Predicting Tomorrow’s Outcome – Baseball Data Science

Predicting the outcome of future baseball games is notoriously difficult. Some common methodologies are slightly better than a coin flip. If you always pick the home team as the winner, you’ll be correct about 53% of the time. The Vegas betting predictions are slightly better, with about 57% accuracy.

This blog sets out to answer an ambitious question: Can we predict the result of a game using (almost) only data on the previous game?

To note, this blog is different from my other projects in that it doesn’t include data visualizations. I wanted to use this project as an opportunity to lay the foundation for more complex machine learning, so I heavily focused on the scikit-learn API. Secondly, as this is an initial stab at solving this problem, I only worked with data for one team: the KC Royals. Future work on this topic will be substantially more robust.

About the Data
The dataset was comprised of per-game statistics from 2012 – 2016 for the KC Royals. The data included staple offensive and defensive statistics as well as items like location and game length. I did include a variable for the current opponent, but the predictive algorithms mostly focus on using data from the previous game. Future work will likely include more variables for the game at hand.

Feature Selection
The initial dataset included 110 potential predictor variables, which is quite a few for this research question. I leveraged scikit-learn’s SelectKBest feature to return the 20 most predictive variables. (Remember, I’m mostly using stats from the previous game as predictor variables). Here’s what it returned:

Triples (offense)
Walks (offense)
Strikeouts (pitching)
Inherited runners (pitching)
Stolen bases (pitching)
Triples (defense)
Opponent pitcher throwing arm
Month: August
Previous game opponent: White Sox, Yankees, Cardinals, Blue Jays
Current game opponent: White Sox, Reds, Brewers, Twins, Yankees, Rays, and Blue Jays

The selection of certain teams suggests there might be some systemic advantage or disadvantage in these match-ups.

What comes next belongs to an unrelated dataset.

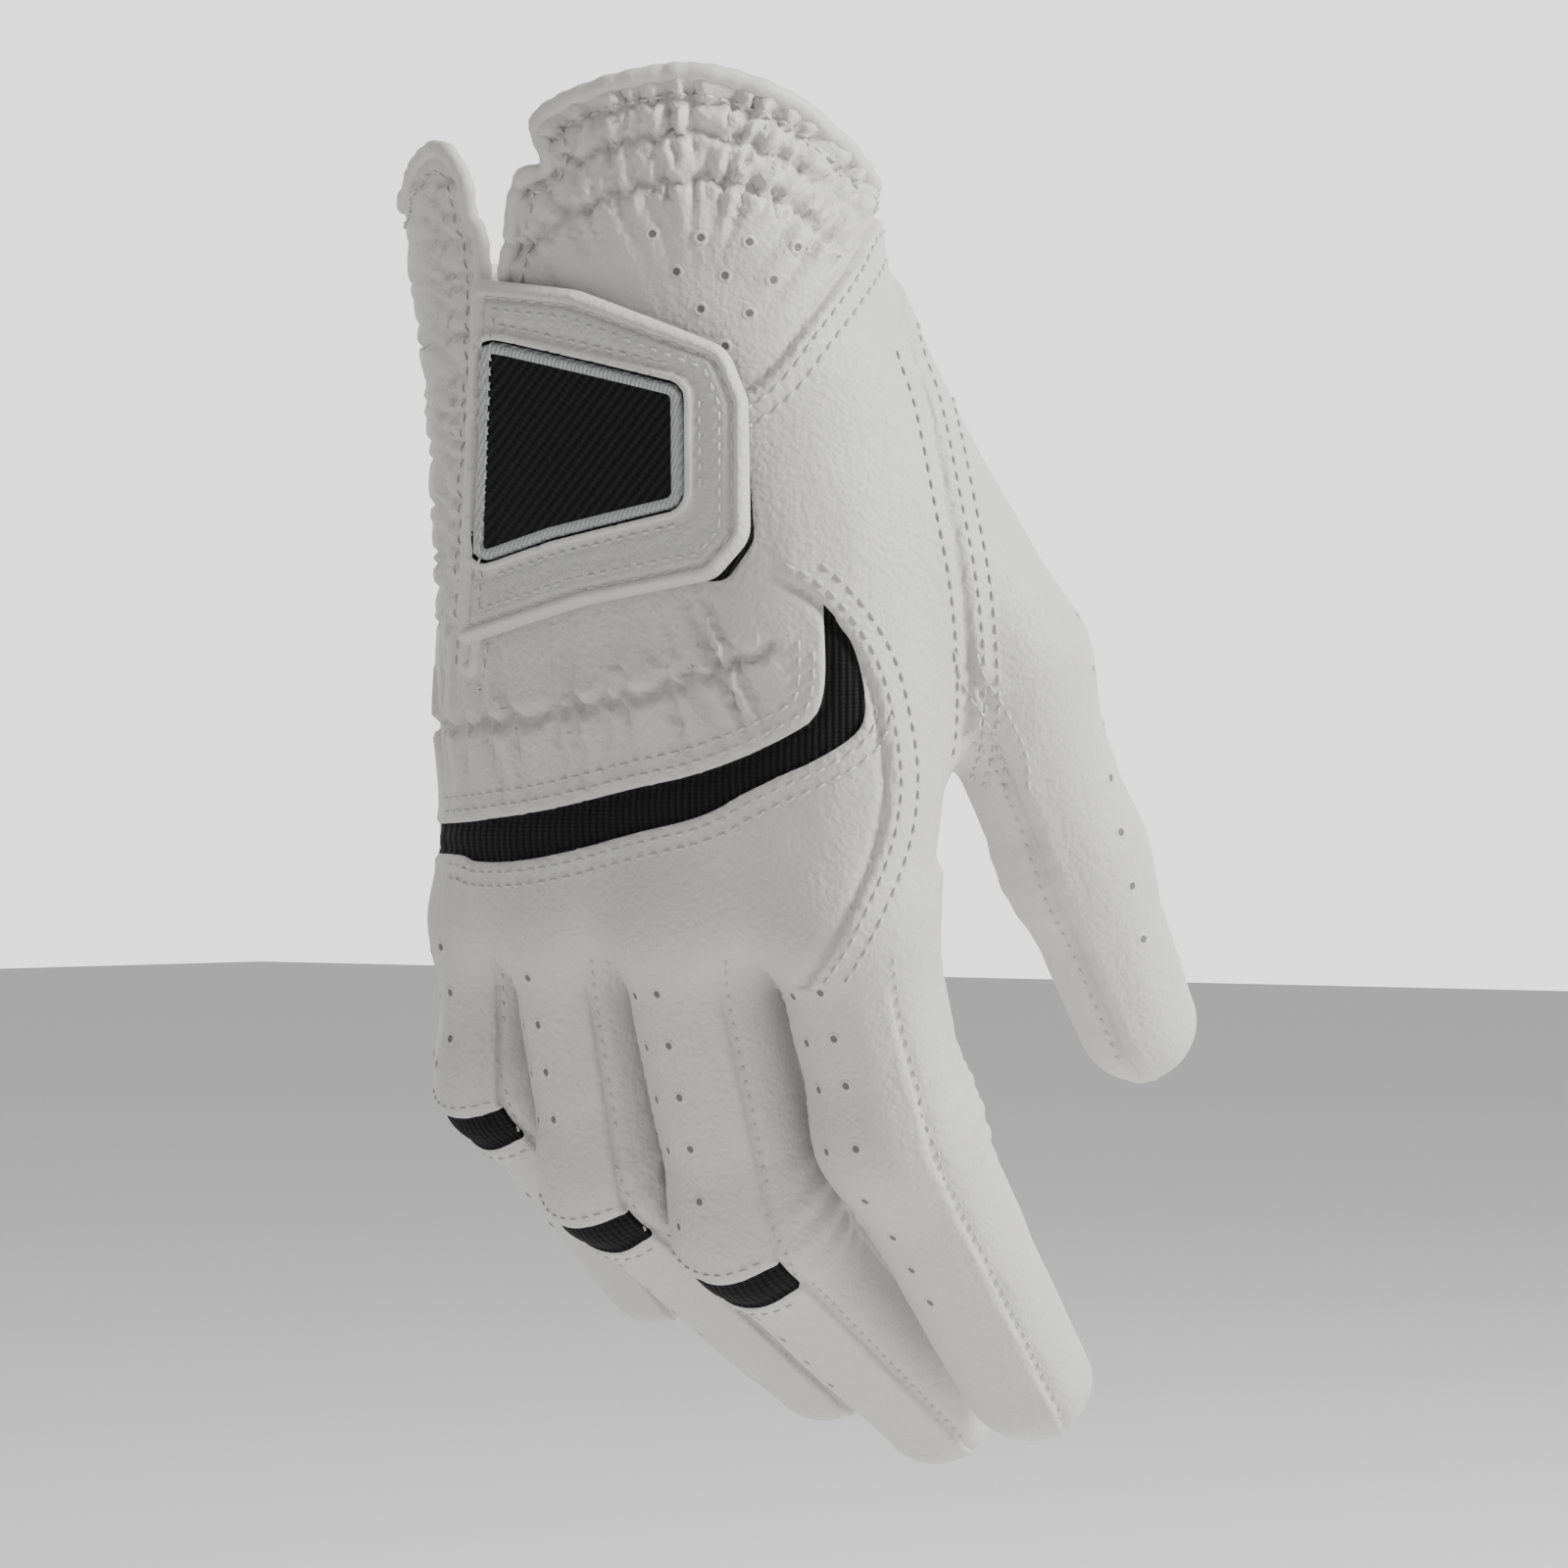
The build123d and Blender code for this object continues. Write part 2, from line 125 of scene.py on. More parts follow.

Grid Search and Model Performance
After using grid search to optimize hyperparameters, I ran four models and used five-fold cross validation to evaluate performance. Here are average F1 scores for each of the models, with “win” being the positive class in the binary classification:

Support Vector Machine: 0.69
Random Forest: 0.62
Logistic Regression: 0.62
K Nearest Neighbors: 0.48

As you can see, none of the models performed particularly well.

To note, the F1 score is the harmonic mean of precision and recall. In this case, precision answers the question, “of all the games were said we wins, how many actually were wins?” Recall answers the question, “did we locate all the wins?”

As a final step, I used the SVM to predict on a test set of data the algorithm had never seen, which returned an F1 score of 0.68. However, the straight-up accuracy of the model was just 0.52, slightly lower than the home vs. away benchmark discussed above.

What’s Next?
Additional work will be conducted on this topic. More data – in terms of features and observations – will be used to train the model. This first attempt, though, was useful to lay groundwork and provide some initial benchmarks.